Vie et mort de Ginette Lacarpe

De toutes les chanteuses lyriques, Ginette Lacarpe est sans doute la plus singulière puisqu'elle fut la première chanteuse lyrique authentiquement muette. Pourtant, rien ne prédisposait cette jeune et joyeuse infirmière de l'armée à devenir ce personnage hors du commun. C'est en août 1823 lors de la Bataille du Fort du Trocadéro que le destin de Ginette bascula. Elle fut victime d'une balle perdue qui endommagea irrémédiablement ses cordes vocales. Cette blessure fut d'autant plus désastreuse puisque cette belle et grande jeune femme était dotée d'un organe qui aurait pu rivaliser avec les plus grandes vedettes de l'art lyrique de l'époque. Du point de vue de son travail, il est vrai que les blessés commencèrent à se plaindre le chant de Ginette, qui contribuait d'une manière presque égale à leur rétablissement que les soins médicaux prodigués. 

Celle que l'on appelait désormais dans l'armée,  la Grande Muette fut remerciée sans un mot. Devant tant de malchance, nombreux sont ceux qui auraient sombré dans la dépression et la mélancolie. Mais c'était sans compter sur la détermination et la force de caractère de Ginette qui refusa de se laisser abattre. Elle fit le pari fou de se lancer dans la chanson lyrique pour sourds-muets.

À la force du poignet, elle améliora le langage des signes afin de transposer le plus fidèlement possible les plus grandes oeuvres lyriques. Comme bien souvent, il fallut beaucoup d'obstination à Ginette Lacarpe pour embrasser la gloire à laquelle elle aspirait. Sa démarche souleva d'abord l'incompréhension quand ce n'était pas tout simplement les moqueries du public bien-entendant. Comme lors de la fameuse représentation de la Muette de Portici le 25 août 1830. Paradoxalement, c'est cette désastreuse représentation qui devait mener à la révolution belge qui fit connaître internationalement Ginette Lacarpe.

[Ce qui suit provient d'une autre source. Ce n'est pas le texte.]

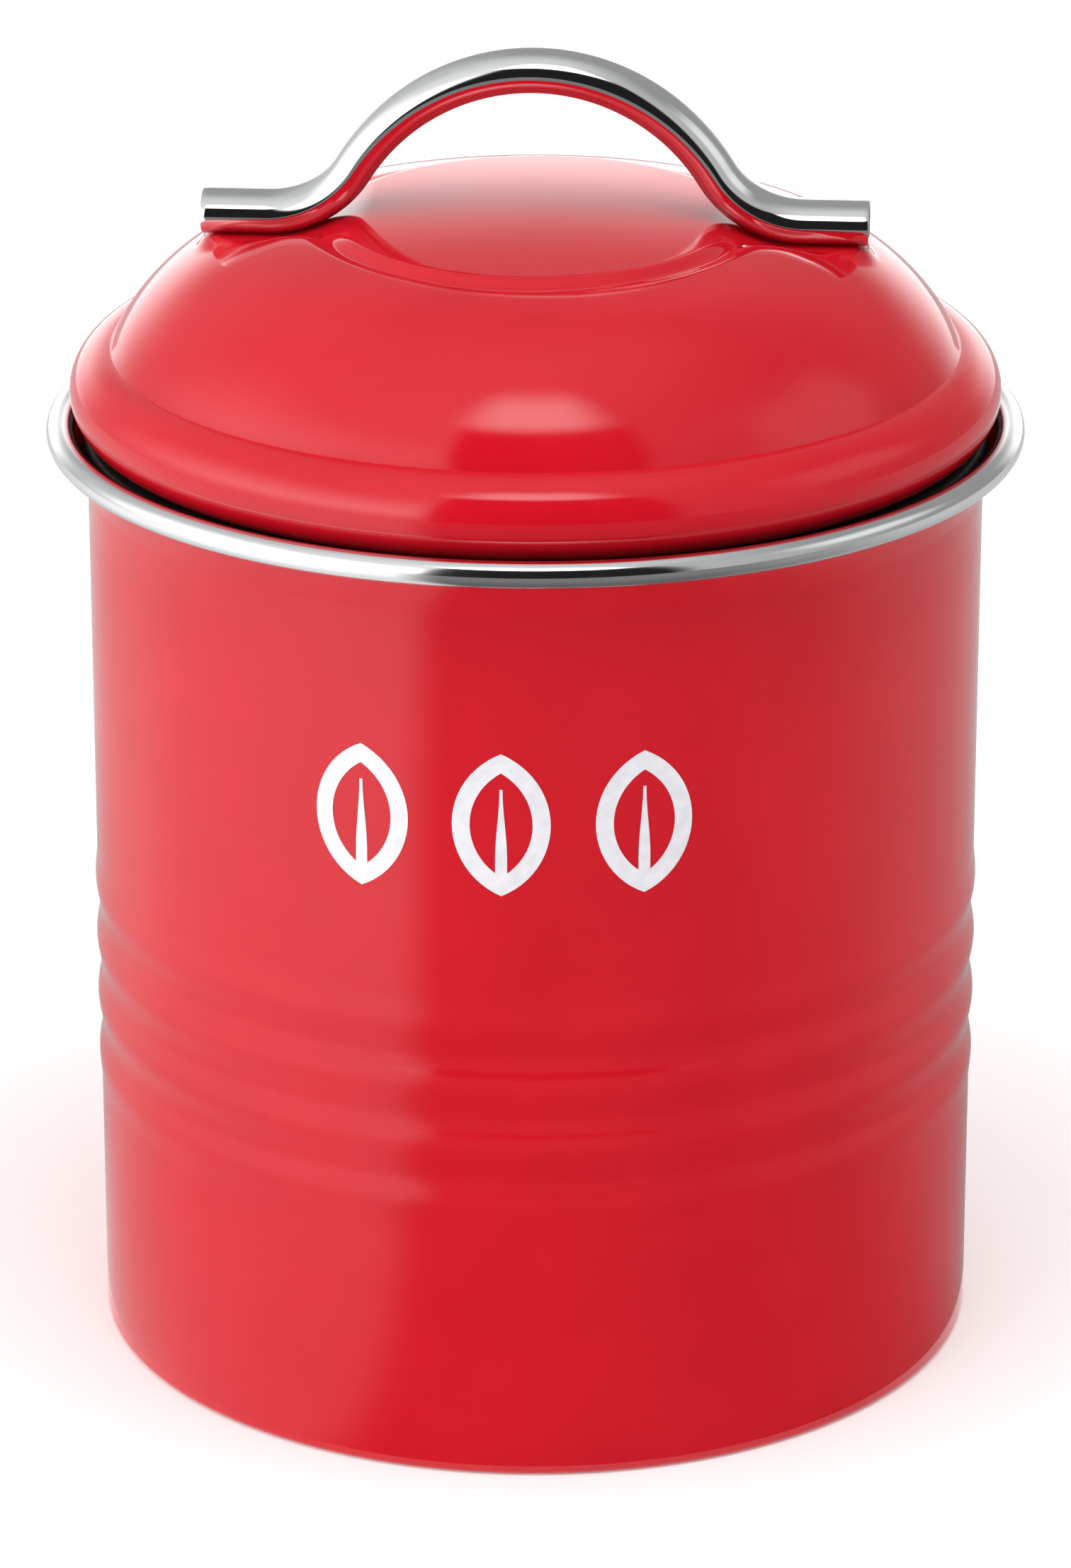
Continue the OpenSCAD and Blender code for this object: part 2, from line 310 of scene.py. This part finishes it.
def print_material(name, dark, light):
    """White printed enamel: slightly uneven ink over the red, with a soft gloss."""
    material, tree, principled = shader(name, light, roughness=0.35, coat=0.6, coat_roughness=0.12)
    ink = object_noise(tree, 700, 4)
    tree.links.new(two_tone(tree, ink, dark, light), principled.inputs["Base Color"])
    tree.links.new(spread(tree, ink, 0.3, 0.42), principled.inputs["Roughness"])
    tree.links.new(bump(tree, ink, 0.1, 0.02 * MM), principled.inputs["Normal"])
    return material


RED = enamel_material("red_enamel", (0.6, 0.0062, 0.0165), (0.64, 0.0075, 0.0185))
CHROME = chrome_material("chrome_trim", (0.86, 0.87, 0.88), 0.03, 0.07, (0.15, 1, 1))
RING_CHROME = chrome_material("chrome_ring", (0.84, 0.85, 0.86), 0.07, 0.13, (1, 1, 3))
TIN = steel_material("tinplate", (0.52, 0.52, 0.5), (0.66, 0.66, 0.64), 0.25, 0.38, (1, 1, 6))
ZINC = steel_material("zinc_fastener", (0.48, 0.49, 0.5), (0.62, 0.63, 0.64), 0.28, 0.4, (4, 1, 1))
SEAL = rubber_material("seal_rubber", (0.008, 0.012, 0.01), (0.016, 0.021, 0.018))
WHITE = print_material("white_print", (0.8, 0.79, 0.84), (0.88, 0.87, 0.92))


def place(piece, material, body, node):
    """Gives a new piece its material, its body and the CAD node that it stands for."""
    piece.data.materials.clear()
    piece.data.materials.append(material)
    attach(piece, body)
    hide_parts(node)
    return piece


# ---------------------------------------------------------------- can
def bead_offset(z):
    """How far the wall stands out of the plain cylinder at a height, through the row of beads."""
    last = BEAD_FIRST + (BEAD_COUNT - 1) * BEAD_PITCH
    if z < BEAD_FIRST:
        return BEAD_RISE * smooth(BEAD_FIRST - BEAD_PITCH / 2, BEAD_FIRST, z)
    if z > last:
        return BEAD_RISE * (1 - smooth(last, last + BEAD_PITCH / 2, z))
    wave = (1 - math.cos(2 * math.pi * (z - BEAD_FIRST) / BEAD_PITCH)) / 2
    return BEAD_RISE - BEAD_DEPTH * wave


def can_path():
    """Outside of the can's sheet from the foot lip, up the beaded wall, to the flared edge."""
    corner = arc((CAN_R - CORNER_R, CORNER_R), CORNER_R, -90, 0, 6)
    path = [(CAN_R - FOOT_LIP, 0), (CAN_R - FOOT_LIP / 2, 0)] + corner
    bead_low = BEAD_FIRST - BEAD_PITCH / 2
    bead_high = BEAD_FIRST + (BEAD_COUNT - 0.5) * BEAD_PITCH
    path += [(CAN_R, mix(CORNER_R, bead_low, i / 6)) for i in range(1, 6)]
    steps = BEAD_COUNT * 20 + 20
    for i in range(steps + 1):
        z = mix(bead_low, bead_high, i / steps)
        path.append((CAN_R + bead_offset(z), z))
    path += [(CAN_R, mix(bead_high, WALL_TOP, i / 8)) for i in range(1, 8)]
    for i in range(11):
        t = i / 10
        path.append((CAN_R + FLARE_OUT * mix(t, t * t, 0.5), WALL_TOP + FLARE_RISE * t))
    return path


SEAM_HALF = math.radians(2.3)
SEAM_EDGE = math.radians(0.35)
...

De grands auteurs tels Arthur de La Feuille ou Oreste Coi, créèrent des opéras lui permettant de développer son talent. Ses interprétations dans Omertà, le chant de La Carpe, Le silence des anneaux, Coupe-chique dans les près ne manquèrent de déclencher des tonnerres d'applaudissements d'autant plus impressionnants que le public lui-même ne pouvait pas les entendre.  Sans oublier La muette de Tchekhov, que ce dernier écrivit en hommage à cette grande artiste.

Elle poursuivit ainsi une carrière internationale, mais l'âge et les rhumatismes commencèrent à affecter ses performances et ses concerts n'attiraient plus que certains amateurs éclairés. Le coup de grâce fût donné par l'immonde Thomas Edison, qui en inventant le phonographe ne faisait qu'allonger la liste de ses trop nombreux méfaits en provoquant ainsi la désaffection des salles de spectacle. Ses prestations étant principalement visuelles Ginette Lacape se retrouva alors sans travail aucun et c'est dans la misère qu'elle mourut le 25 mars 1878.